Ilya Repin, “Moonlight Night,” [Public domain], via Wikimedia Commons
The river shimmered in the moonlight, but for the moment, Jo was immune to its charms. She was pondering the telegram she had received:
“J. Mission on. Pack your bags. Love, T.”
Her brother Tommy was an excellent surgeon, but not such a great communicator. As she bent down to rub her setter Dottie’s spotted back, Jo thought about this “mission” and wondered how long she would be gone.
Tommy had told Jo that Mr. Roentgen’s discovery could change medicine and medical care.
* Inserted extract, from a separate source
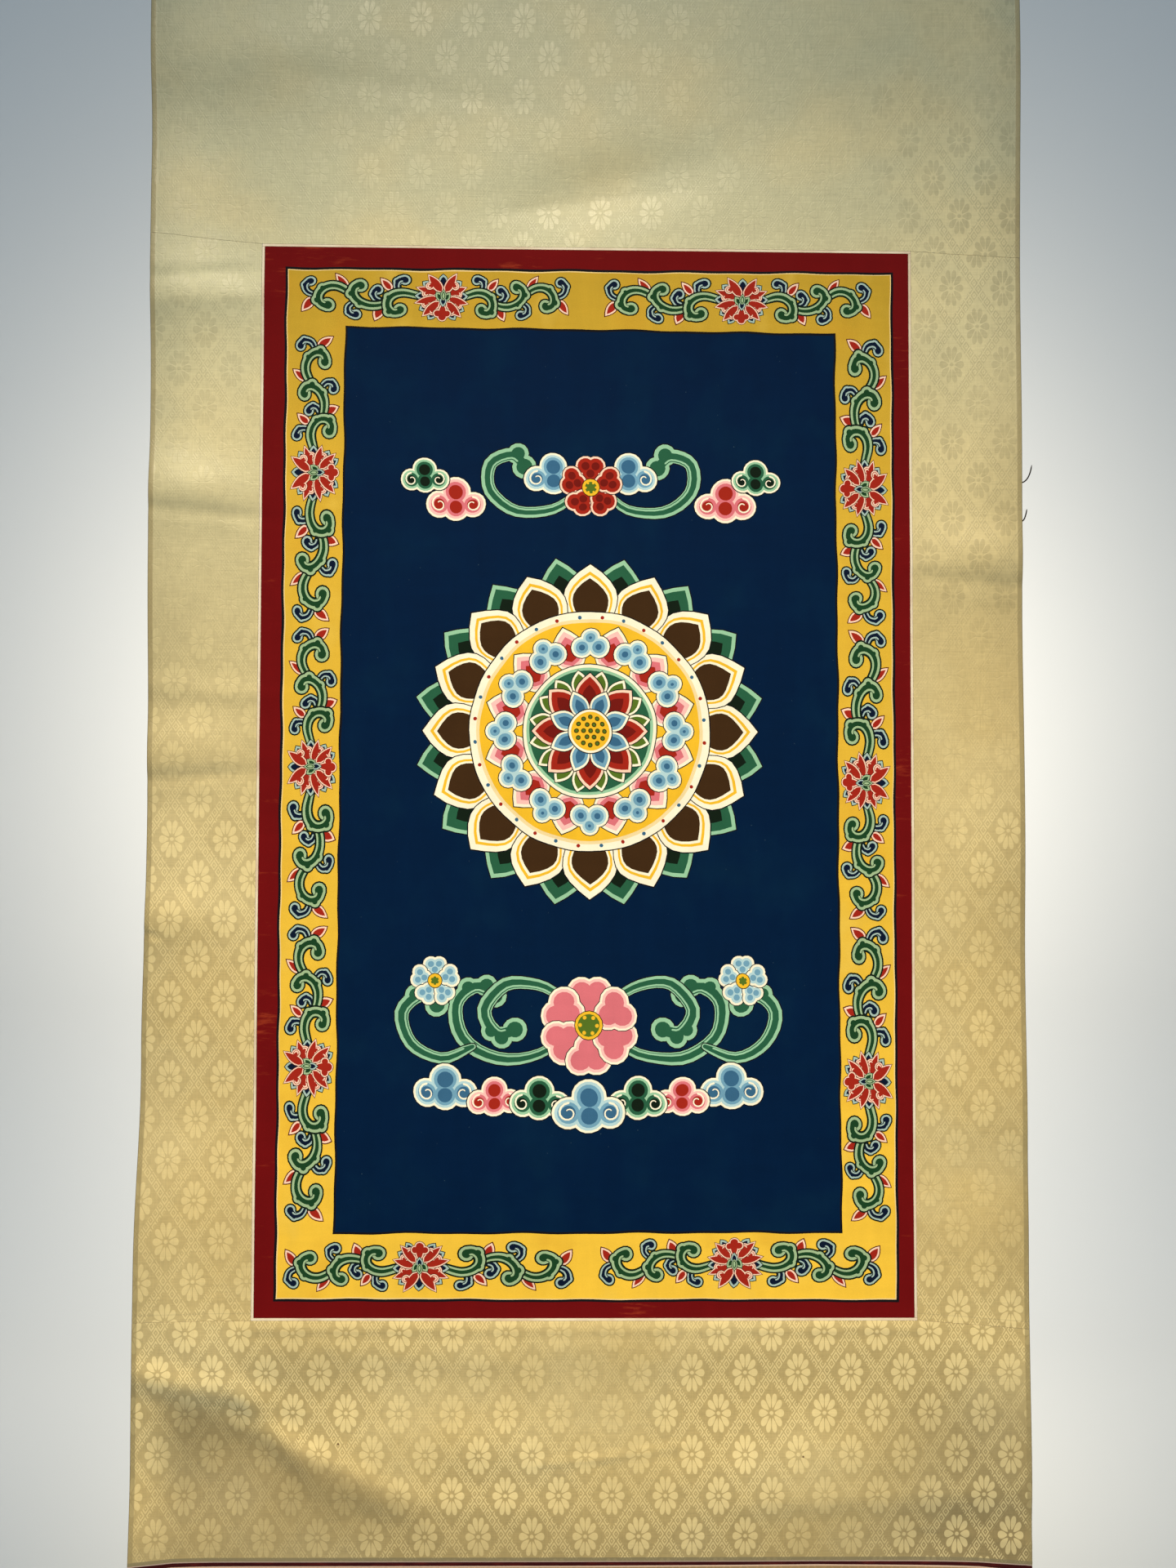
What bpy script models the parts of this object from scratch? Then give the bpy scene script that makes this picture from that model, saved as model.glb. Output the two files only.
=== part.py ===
# Hanging scroll: a painted sheet set in damask silk, with pale edging lines round the picture,
# a dark red line under the lower silk and a warmer brocade below it.
# Metres, +Z up. The front faces -Y, X runs to the right, and the origin is the middle of the top edge.

import math
from collections import namedtuple

import bmesh
import bpy

SHEET_THICKNESS = 0.0012
GAP = 0.0003
TOTAL_HEIGHT = 1.760
EDGING_WIDTH = 0.0020

# The scroll's two long edges aren't quite straight: it narrows a little beside the picture.
EdgePoint = namedtuple("EdgePoint", "below_top left right")
OUTLINE = (
    EdgePoint(0.000, -0.3985, 0.3985),
    EdgePoint(0.175, -0.3985, 0.3982),
    EdgePoint(0.325, -0.3956, 0.3973),
    EdgePoint(0.595, -0.3937, 0.3965),
    EdgePoint(0.985, -0.3906, 0.3962),
    EdgePoint(1.130, -0.3935, 0.3964),
    EdgePoint(1.320, -0.3969, 0.3973),
    EdgePoint(1.490, -0.3982, 0.3976),
    EdgePoint(1.760, -0.3975, 0.3975),
)

# The picture's corners: the painted sheet isn't an exact rectangle.
Corner = namedtuple("Corner", "x z")
PICTURE_TOP_LEFT = Corner(-0.2931, -0.3994)
PICTURE_TOP_RIGHT = Corner(0.2944, -0.4000)
PICTURE_BOTTOM_RIGHT = Corner(0.2950, -1.3622)
PICTURE_BOTTOM_LEFT = Corner(-0.2915, -1.3609)

# Heights at which the two seams run out past the long edges, and the course of the dark red line.
BEYOND_EDGE = 0.420
UPPER_SEAM_ENDS = (-0.3875, -0.4050)
LOWER_SEAM_ENDS = (-1.3635, -1.3735)
RedLine = namedtuple("RedLine", "x top bottom")
RED_LINE = (
    RedLine(-BEYOND_EDGE, -1.5765, -1.5798),
    RedLine(-0.360, -1.5723, -1.5755),
    RedLine(0.004, -1.5738, -1.5769),
    RedLine(0.207, -1.5744, -1.5768),
    RedLine(0.352, -1.5759, -1.5791),
    RedLine(BEYOND_EDGE, -1.5787, -1.5837),
)

# Soft bulges of the hanging sheet: forward is towards the viewer, and below zero it is a hollow.
Bulge = namedtuple("Bulge", "x below_top half_width half_height forward turn")
BULGES = (
    Bulge(-0.310, 0.215, 0.120, 0.040, 0.0040, -8),
    Bulge(0.020, 0.340, 0.090, 0.030, -0.0030, -14),
    Bulge(0.230, 0.160, 0.170, 0.080, 0.0030, 10),
    Bulge(-0.360, 0.440, 0.070, 0.035, 0.0022, 4),
    Bulge(-0.365, 0.622, 0.060, 0.028, 0.0028, 3),
    Bulge(-0.370, 0.862, 0.060, 0.030, 0.0030, -4),
    Bulge(-0.375, 1.010, 0.055, 0.024, 0.0020, 2),
    Bulge(-0.345, 1.180, 0.070, 0.060, -0.0022, 0),
    Bulge(0.365, 0.680, 0.060, 0.030, 0.0028, 0),
    Bulge(0.370, 0.960, 0.060, 0.070, 0.0020, 5),
    Bulge(0.360, 1.230, 0.060, 0.040, -0.0020, 0),
    Bulge(0.000, 1.385, 0.330, 0.026, 0.0016, 0),
    Bulge(-0.300, 1.470, 0.110, 0.050, -0.0050, -24),
    Bulge(-0.085, 1.478, 0.080, 0.028, 0.0018, 6),
    Bulge(0.180, 1.500, 0.120, 0.040, 0.0026, -6),
    Bulge(0.345, 1.550, 0.090, 0.022, -0.0018, -9),
    Bulge(-0.080, 0.720, 0.200, 0.160, 0.0020, 12),
    Bulge(0.140, 1.080, 0.170, 0.180, -0.0022, -10),
    Bulge(-0.120, 1.240, 0.140, 0.080, 0.0014, 0),
    Bulge(0.050, 1.700, 0.260, 0.060, 0.0030, 4),
)
CURL_WIDTH = 0.045
CURL_FORWARD = 0.0025
CURL_WAVE_LENGTH = 0.310
CURL_WAVE_SHARE = 0.55
CURL_WAVE_START = {"left": 0.0, "right": 0.4}
TAUT_HEIGHT = 0.090

WIDEST_CELL = 0.040
TALLEST_CELL = 0.022
FITTING_ROUNDS = 4

Finish = namedtuple("Finish", "name colour roughness")
DAMASK_SILK = Finish("damask_silk", (0.50, 0.44, 0.25), 0.55)
EARTH_BROCADE = Finish("earth_brocade", (0.36, 0.22, 0.10), 0.55)
PAINTED_PAPER = Finish("painted_paper", (0.02, 0.05, 0.14), 0.75)
PALE_PAPER = Finish("pale_paper", (0.70, 0.55, 0.45), 0.80)
DARK_RED_SILK = Finish("dark_red_silk", (0.07, 0.01, 0.01), 0.60)


def eased(fraction):
    return fraction * fraction * (3 - 2 * fraction)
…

The new apparatus that the commission planned to ship abroad used these invisible rays–X rays– to photograph bones right through the skin. The X ray devices could also be used to see bullets or shrapnel within a body.
We keep improving ways to kill one another, Jo thought, I suppose it’s only natural that we find new ways to treat those that survive.
She pictured all the politicians she had seen shouting slogans, ignoring facts. She admired scientists who checked and re-checked and shared their knowledge. A German scientist discovered X rays, and now English doctors were using the discovery to help Greek soldiers.
Perhaps, she thought, with these new-fangled X ray machines, the young men, pawns in squabbles between nations, might have a better chance of surviving the carnage of the battlefield. Tommy and the other surgeons, and she and the other nurses would do their best, however inadequate it might be.
Calling to Dottie, Jo turned to take one last look at the river. Then she squared her shoulders and strode back to the house to pack her bags for Greece.
This story is for Jane Dougherty’s Microfiction Challenge. The prompt is the painting above, “Moonlight Night” by Ilya Repin. Even though the painter was Russian, I thought the woman was English, and she seemed to be pondering something. I found out that X rays were discovered the same year the painting was completed, 1896. Soon after, X rays were used in field hospitals, and a group in England financed the transportation of a X ray machines with surgeons and nurses and sent them to Greece during the Greco-Turkish War of 1897.